# START OF RECORD EXCERPTS

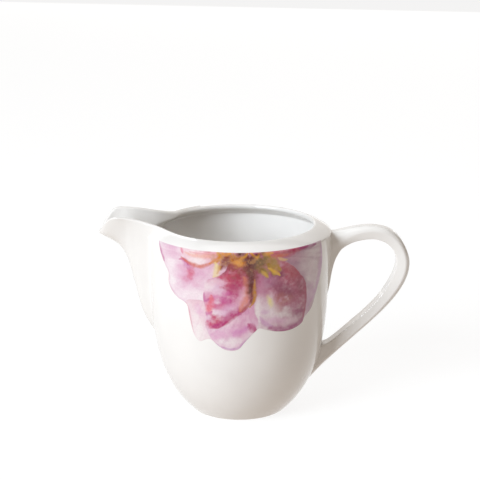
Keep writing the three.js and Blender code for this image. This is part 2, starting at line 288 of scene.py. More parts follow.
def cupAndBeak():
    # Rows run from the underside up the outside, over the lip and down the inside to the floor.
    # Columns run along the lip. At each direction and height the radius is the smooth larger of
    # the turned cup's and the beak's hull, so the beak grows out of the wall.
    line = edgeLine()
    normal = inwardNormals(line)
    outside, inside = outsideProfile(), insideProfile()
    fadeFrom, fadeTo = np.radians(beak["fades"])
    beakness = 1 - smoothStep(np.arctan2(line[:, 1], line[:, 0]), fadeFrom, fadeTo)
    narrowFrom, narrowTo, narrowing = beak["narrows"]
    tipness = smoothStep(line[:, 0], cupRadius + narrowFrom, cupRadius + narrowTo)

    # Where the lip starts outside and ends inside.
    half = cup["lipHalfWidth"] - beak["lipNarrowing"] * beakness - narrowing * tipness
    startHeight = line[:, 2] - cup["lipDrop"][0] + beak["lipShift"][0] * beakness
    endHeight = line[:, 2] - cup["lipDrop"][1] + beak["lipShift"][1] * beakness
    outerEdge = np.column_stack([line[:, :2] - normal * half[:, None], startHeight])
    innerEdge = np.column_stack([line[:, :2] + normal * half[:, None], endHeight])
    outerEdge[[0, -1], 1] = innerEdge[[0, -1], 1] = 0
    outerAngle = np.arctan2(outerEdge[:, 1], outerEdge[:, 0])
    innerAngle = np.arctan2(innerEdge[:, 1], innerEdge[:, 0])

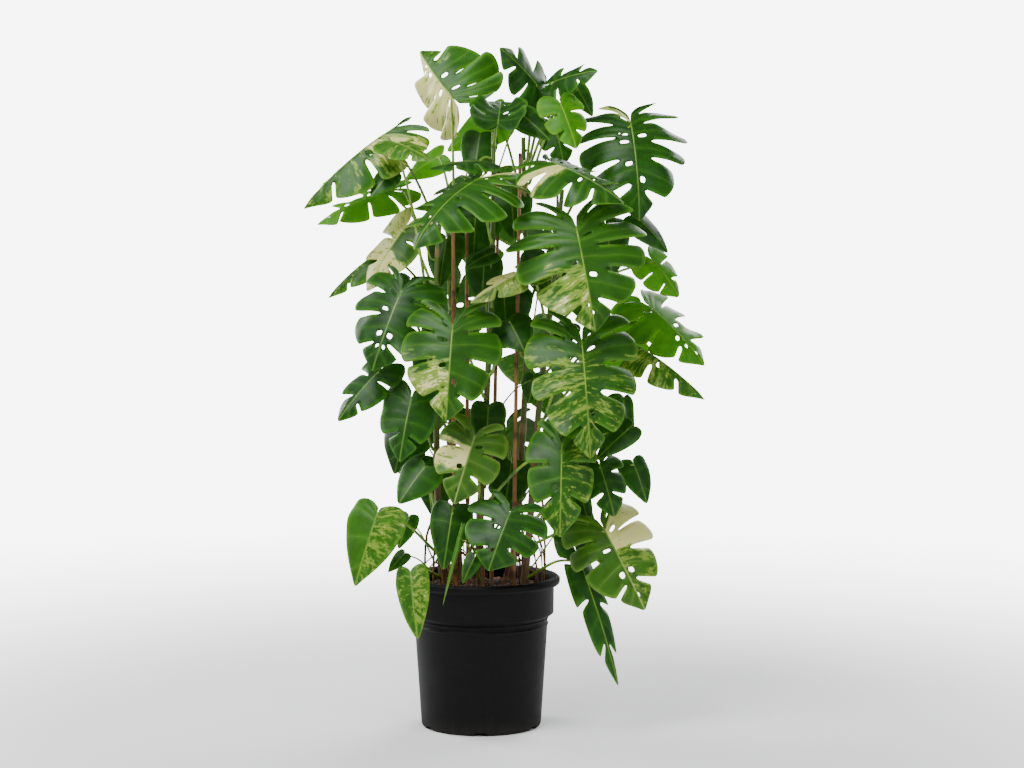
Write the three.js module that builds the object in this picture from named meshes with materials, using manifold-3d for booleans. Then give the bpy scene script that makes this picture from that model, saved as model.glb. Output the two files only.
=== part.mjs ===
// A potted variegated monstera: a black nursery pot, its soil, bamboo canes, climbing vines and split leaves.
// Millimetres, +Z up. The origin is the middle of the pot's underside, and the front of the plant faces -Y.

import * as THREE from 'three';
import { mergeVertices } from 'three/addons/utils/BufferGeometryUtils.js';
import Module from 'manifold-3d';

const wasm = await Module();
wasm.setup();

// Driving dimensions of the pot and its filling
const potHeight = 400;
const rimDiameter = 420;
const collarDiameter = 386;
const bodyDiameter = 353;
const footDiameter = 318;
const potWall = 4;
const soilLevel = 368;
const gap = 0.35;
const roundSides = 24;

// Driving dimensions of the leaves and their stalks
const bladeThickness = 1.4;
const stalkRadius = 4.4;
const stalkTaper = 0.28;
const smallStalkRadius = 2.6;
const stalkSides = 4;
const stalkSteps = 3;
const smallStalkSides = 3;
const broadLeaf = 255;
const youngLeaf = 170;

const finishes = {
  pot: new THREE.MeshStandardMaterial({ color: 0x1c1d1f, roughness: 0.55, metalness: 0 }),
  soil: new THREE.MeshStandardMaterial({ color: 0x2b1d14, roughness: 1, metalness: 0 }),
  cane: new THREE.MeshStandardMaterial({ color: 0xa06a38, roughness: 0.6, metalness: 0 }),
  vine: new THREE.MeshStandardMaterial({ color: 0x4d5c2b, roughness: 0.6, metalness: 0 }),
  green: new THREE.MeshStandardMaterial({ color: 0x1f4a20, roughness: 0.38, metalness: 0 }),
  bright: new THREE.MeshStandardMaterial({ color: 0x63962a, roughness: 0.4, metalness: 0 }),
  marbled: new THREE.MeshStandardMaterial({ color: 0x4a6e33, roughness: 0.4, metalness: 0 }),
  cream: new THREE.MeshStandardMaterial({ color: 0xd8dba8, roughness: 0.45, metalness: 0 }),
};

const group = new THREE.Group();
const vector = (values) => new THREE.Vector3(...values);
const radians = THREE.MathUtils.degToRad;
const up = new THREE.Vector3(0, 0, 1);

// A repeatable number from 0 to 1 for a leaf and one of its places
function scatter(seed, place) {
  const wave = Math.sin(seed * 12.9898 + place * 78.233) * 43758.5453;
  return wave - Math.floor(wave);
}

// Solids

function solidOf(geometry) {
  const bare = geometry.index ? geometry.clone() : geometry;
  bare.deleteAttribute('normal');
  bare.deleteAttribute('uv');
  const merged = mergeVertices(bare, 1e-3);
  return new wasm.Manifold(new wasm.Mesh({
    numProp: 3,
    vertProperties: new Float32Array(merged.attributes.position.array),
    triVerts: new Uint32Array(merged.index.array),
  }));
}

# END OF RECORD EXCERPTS
# START OF RECORD EXCERPTS

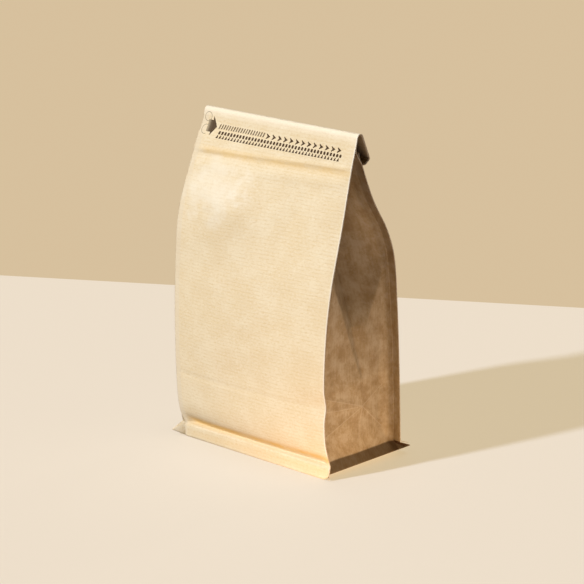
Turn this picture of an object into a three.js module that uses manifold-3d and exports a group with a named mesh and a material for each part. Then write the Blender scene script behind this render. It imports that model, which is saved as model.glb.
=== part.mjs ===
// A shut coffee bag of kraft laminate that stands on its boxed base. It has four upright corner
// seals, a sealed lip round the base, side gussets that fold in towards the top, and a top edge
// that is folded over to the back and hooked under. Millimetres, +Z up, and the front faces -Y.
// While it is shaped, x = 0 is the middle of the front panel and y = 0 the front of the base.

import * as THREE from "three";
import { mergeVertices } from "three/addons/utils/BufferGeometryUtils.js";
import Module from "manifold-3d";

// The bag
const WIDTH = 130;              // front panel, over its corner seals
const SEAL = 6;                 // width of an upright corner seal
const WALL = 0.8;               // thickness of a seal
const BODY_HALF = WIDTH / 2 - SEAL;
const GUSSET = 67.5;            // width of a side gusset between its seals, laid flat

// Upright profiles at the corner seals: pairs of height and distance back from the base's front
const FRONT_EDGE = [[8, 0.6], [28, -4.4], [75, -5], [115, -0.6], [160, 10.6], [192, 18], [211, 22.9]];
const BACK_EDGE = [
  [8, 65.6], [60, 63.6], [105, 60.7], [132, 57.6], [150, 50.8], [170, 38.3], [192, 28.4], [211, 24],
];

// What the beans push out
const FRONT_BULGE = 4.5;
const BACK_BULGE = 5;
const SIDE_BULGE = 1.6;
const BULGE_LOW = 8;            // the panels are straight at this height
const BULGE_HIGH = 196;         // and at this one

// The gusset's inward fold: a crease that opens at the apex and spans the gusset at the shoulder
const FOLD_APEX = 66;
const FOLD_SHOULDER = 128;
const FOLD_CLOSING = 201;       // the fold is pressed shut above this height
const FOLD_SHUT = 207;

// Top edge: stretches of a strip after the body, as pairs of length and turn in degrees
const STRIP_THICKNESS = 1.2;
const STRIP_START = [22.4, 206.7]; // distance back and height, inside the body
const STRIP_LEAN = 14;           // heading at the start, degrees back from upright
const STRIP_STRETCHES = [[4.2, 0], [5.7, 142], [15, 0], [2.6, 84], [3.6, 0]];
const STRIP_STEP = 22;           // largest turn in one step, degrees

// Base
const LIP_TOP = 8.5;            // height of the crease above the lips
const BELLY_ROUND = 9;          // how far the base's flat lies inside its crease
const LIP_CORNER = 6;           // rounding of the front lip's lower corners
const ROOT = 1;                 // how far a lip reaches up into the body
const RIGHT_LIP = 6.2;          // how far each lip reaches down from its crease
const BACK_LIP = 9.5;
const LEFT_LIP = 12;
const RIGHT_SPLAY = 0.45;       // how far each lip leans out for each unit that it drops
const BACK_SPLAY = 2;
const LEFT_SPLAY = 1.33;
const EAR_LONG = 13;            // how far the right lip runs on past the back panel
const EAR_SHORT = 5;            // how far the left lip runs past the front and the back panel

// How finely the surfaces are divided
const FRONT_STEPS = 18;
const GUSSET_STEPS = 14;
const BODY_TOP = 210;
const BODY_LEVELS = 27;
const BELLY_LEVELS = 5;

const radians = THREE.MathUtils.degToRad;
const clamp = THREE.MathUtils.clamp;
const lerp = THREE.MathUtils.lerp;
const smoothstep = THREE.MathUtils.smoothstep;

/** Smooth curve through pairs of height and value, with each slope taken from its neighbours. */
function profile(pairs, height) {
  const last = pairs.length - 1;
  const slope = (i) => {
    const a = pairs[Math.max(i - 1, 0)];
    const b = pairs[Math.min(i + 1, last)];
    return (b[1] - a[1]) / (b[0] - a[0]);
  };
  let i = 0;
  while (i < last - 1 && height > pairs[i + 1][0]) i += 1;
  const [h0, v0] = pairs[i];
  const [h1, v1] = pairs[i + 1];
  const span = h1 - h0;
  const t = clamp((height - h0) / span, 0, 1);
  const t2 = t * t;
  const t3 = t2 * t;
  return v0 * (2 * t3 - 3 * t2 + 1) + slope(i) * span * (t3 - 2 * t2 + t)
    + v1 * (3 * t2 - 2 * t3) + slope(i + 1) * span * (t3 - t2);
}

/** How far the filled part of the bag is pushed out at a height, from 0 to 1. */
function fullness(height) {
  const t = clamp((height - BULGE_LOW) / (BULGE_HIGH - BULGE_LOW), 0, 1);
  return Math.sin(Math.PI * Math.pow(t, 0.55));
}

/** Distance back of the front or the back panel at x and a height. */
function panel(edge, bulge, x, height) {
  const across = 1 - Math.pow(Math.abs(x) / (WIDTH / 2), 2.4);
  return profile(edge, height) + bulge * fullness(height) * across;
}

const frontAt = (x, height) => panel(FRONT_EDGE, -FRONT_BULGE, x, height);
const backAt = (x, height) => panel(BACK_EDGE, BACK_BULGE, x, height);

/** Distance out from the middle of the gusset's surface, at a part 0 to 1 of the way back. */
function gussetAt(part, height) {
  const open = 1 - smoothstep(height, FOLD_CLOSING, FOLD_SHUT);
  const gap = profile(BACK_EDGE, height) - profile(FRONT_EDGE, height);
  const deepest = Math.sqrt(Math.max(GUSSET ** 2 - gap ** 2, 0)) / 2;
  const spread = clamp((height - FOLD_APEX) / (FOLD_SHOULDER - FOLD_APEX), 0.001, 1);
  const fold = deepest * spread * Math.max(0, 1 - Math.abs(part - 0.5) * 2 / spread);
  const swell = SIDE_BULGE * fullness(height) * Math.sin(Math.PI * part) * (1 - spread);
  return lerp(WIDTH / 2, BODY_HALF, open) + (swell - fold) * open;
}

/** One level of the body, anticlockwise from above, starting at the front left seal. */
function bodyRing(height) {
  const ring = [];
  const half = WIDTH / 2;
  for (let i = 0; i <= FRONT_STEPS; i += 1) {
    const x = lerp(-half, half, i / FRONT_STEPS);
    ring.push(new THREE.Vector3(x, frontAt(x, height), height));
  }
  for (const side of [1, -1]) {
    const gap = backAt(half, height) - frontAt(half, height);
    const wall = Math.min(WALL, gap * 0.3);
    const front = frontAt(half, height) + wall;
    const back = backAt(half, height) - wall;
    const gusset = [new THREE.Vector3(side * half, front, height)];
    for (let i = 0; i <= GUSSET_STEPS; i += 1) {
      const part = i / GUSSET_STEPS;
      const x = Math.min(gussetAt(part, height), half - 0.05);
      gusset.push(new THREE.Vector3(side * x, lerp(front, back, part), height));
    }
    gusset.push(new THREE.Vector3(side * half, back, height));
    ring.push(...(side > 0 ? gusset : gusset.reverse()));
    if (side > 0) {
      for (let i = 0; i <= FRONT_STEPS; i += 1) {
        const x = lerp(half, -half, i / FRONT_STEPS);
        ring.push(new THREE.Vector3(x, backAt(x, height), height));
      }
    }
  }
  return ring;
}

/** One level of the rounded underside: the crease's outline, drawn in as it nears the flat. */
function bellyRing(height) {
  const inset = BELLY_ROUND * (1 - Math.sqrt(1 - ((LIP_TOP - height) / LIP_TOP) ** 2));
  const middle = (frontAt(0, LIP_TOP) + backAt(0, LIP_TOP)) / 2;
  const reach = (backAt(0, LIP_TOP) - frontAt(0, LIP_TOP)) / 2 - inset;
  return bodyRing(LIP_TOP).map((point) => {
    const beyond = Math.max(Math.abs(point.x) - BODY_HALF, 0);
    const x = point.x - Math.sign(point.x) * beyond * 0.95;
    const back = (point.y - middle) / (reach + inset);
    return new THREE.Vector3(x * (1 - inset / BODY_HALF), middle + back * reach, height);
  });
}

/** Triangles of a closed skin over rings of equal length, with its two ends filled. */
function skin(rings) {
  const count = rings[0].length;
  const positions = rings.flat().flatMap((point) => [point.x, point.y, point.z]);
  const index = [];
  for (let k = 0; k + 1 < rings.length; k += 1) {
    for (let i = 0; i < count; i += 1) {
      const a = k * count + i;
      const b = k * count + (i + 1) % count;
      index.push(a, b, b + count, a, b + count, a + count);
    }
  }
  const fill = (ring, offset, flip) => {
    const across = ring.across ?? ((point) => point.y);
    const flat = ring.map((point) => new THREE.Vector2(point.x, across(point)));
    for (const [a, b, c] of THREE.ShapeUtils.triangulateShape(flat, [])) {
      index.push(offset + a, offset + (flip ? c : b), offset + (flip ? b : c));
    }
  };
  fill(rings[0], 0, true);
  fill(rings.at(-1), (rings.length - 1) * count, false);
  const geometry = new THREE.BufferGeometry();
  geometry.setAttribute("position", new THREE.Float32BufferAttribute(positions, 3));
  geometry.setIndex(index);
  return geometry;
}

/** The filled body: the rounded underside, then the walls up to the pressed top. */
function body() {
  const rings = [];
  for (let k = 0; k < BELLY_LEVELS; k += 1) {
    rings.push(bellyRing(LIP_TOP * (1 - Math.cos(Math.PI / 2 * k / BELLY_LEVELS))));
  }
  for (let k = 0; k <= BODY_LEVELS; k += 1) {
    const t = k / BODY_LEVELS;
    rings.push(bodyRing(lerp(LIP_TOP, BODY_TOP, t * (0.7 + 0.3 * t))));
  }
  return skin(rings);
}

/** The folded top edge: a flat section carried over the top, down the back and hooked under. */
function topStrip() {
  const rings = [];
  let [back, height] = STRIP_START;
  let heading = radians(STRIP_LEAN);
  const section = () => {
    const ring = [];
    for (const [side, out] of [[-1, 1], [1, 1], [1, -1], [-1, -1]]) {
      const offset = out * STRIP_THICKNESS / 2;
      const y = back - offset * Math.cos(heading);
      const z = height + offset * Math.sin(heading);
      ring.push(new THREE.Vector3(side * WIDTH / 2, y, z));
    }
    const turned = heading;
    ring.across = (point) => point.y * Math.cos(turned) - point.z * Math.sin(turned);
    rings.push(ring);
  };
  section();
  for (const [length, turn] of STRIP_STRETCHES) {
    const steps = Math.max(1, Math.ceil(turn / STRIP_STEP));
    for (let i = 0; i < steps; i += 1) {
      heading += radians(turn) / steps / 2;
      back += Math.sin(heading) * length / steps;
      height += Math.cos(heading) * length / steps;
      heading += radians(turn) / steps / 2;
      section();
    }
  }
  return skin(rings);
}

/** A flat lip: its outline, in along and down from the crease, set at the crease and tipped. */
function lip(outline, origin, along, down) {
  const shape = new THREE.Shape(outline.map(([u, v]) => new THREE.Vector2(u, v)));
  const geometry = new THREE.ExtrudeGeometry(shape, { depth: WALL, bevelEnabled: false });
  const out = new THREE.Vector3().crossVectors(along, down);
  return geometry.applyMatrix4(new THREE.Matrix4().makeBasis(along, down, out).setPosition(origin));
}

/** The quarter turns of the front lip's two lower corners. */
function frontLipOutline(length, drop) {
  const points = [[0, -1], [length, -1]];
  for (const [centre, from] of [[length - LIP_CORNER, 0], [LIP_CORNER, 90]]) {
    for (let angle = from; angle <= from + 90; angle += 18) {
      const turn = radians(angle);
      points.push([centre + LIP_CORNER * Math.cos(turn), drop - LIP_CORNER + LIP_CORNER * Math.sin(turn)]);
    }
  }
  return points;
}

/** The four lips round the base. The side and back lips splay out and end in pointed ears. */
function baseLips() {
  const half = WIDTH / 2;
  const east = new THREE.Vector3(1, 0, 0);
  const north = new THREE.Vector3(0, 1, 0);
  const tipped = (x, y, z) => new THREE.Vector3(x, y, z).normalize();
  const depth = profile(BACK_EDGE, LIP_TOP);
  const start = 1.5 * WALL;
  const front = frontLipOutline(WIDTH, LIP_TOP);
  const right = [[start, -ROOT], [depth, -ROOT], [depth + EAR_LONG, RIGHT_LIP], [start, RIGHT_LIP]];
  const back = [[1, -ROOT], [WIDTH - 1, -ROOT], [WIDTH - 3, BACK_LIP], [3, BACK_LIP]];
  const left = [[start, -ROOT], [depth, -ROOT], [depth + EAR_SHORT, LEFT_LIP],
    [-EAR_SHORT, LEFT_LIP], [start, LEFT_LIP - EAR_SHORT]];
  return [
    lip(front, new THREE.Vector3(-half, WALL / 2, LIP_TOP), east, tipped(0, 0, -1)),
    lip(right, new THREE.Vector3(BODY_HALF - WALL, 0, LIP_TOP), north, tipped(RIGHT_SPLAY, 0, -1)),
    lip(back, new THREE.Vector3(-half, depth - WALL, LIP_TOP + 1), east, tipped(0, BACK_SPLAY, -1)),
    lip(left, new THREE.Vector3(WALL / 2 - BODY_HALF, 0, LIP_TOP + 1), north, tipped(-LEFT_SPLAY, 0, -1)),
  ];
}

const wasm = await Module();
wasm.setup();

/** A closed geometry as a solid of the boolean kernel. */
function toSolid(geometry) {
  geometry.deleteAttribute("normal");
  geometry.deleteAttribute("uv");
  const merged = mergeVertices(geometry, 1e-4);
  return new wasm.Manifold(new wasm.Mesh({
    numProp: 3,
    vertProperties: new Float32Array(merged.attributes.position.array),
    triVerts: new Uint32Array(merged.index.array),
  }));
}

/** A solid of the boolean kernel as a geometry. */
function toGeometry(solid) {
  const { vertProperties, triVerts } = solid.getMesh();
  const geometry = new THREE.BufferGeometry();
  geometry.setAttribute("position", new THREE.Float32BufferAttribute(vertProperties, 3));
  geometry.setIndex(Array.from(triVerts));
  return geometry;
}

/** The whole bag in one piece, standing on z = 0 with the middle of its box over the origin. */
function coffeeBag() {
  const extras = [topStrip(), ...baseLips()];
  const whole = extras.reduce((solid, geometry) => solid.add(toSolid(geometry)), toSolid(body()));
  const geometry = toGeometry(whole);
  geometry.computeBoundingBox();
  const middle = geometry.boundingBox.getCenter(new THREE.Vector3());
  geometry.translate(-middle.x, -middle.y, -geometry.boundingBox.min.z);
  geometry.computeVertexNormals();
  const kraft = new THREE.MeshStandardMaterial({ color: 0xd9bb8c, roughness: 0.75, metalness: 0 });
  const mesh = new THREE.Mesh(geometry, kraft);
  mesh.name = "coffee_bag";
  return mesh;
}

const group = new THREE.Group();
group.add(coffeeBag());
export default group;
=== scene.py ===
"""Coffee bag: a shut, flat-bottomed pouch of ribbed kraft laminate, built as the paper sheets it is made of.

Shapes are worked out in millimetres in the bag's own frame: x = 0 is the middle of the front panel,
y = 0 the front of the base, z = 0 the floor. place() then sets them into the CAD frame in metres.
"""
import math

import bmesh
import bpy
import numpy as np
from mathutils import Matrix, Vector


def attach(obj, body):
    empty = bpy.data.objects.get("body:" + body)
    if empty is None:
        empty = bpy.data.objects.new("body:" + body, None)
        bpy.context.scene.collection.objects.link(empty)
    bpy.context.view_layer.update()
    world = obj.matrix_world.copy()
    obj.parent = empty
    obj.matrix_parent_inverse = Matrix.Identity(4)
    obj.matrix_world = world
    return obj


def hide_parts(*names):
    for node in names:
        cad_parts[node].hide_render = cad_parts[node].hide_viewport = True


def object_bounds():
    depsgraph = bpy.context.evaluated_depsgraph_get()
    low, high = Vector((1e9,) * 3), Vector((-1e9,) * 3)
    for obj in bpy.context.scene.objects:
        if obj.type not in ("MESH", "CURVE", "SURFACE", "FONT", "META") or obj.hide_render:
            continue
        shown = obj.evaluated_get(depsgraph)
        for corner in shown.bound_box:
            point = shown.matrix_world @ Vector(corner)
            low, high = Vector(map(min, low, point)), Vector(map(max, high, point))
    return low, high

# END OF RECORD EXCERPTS
# START OF RECORD EXCERPTS

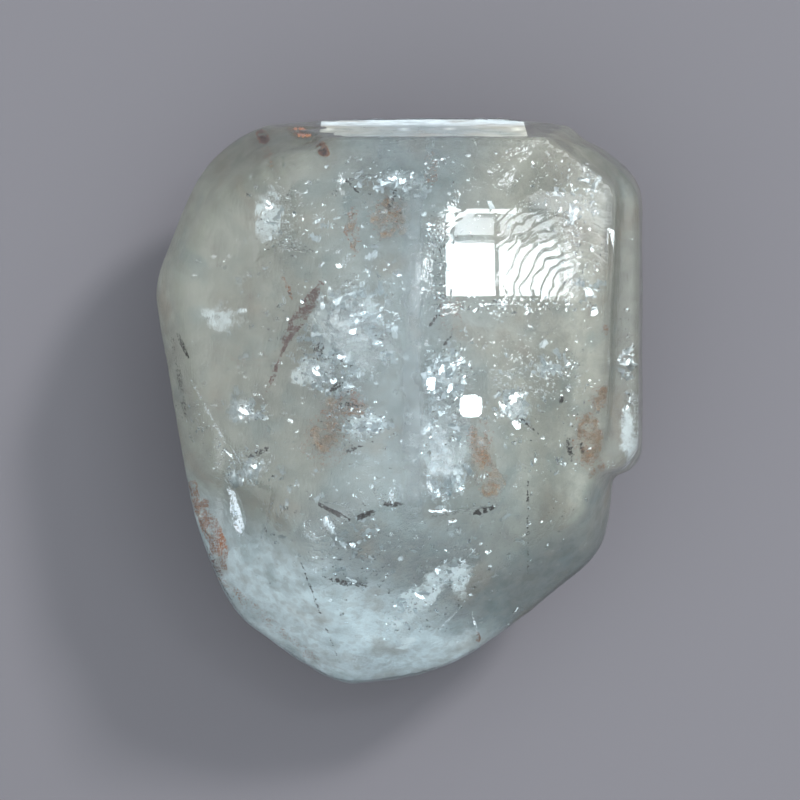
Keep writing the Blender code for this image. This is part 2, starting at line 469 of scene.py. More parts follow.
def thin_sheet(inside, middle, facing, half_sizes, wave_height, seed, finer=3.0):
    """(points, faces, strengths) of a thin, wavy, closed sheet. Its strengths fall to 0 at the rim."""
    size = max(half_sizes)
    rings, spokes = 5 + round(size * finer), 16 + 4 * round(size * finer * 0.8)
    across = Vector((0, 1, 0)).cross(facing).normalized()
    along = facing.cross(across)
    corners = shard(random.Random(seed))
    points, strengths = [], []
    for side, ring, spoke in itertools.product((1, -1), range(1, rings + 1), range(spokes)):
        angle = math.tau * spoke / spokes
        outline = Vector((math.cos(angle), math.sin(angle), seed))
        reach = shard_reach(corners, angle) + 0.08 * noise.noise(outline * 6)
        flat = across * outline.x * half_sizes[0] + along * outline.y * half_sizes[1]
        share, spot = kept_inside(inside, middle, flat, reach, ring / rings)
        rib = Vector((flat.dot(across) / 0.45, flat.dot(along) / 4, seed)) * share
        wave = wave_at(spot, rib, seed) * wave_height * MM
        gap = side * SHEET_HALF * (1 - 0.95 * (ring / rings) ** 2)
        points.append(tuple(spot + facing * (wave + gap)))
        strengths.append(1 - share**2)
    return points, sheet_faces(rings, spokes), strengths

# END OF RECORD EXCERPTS

Copy verbatim the line that contains "the origin. */", the line that contains "return low, high", and all lines between them.

= ANSWER TO THIS TASK =
/** The whole bag in one piece, standing on z = 0 with the middle of its box over the origin. */
function coffeeBag() {
  const extras = [topStrip(), ...baseLips()];
  const whole = extras.reduce((solid, geometry) => solid.add(toSolid(geometry)), toSolid(body()));
  const geometry = toGeometry(whole);
  geometry.computeBoundingBox();
  const middle = geometry.boundingBox.getCenter(new THREE.Vector3());
  geometry.translate(-middle.x, -middle.y, -geometry.boundingBox.min.z);
  geometry.computeVertexNormals();
  const kraft = new THREE.MeshStandardMaterial({ color: 0xd9bb8c, roughness: 0.75, metalness: 0 });
  const mesh = new THREE.Mesh(geometry, kraft);
  mesh.name = "coffee_bag";
  return mesh;
}

const group = new THREE.Group();
group.add(coffeeBag());
export default group;
=== scene.py ===
"""Coffee bag: a shut, flat-bottomed pouch of ribbed kraft laminate, built as the paper sheets it is made of.

Shapes are worked out in millimetres in the bag's own frame: x = 0 is the middle of the front panel,
y = 0 the front of the base, z = 0 the floor. place() then sets them into the CAD frame in metres.
"""
import math

import bmesh
import bpy
import numpy as np
from mathutils import Matrix, Vector


def attach(obj, body):
    empty = bpy.data.objects.get("body:" + body)
    if empty is None:
        empty = bpy.data.objects.new("body:" + body, None)
        bpy.context.scene.collection.objects.link(empty)
    bpy.context.view_layer.update()
    world = obj.matrix_world.copy()
    obj.parent = empty
    obj.matrix_parent_inverse = Matrix.Identity(4)
    obj.matrix_world = world
    return obj


def hide_parts(*names):
    for node in names:
        cad_parts[node].hide_render = cad_parts[node].hide_viewport = True


def object_bounds():
    depsgraph = bpy.context.evaluated_depsgraph_get()
    low, high = Vector((1e9,) * 3), Vector((-1e9,) * 3)
    for obj in bpy.context.scene.objects:
        if obj.type not in ("MESH", "CURVE", "SURFACE", "FONT", "META") or obj.hide_render:
            continue
        shown = obj.evaluated_get(depsgraph)
        for corner in shown.bound_box:
            point = shown.matrix_world @ Vector(corner)
            low, high = Vector(map(min, low, point)), Vector(map(max, high, point))
    return low, high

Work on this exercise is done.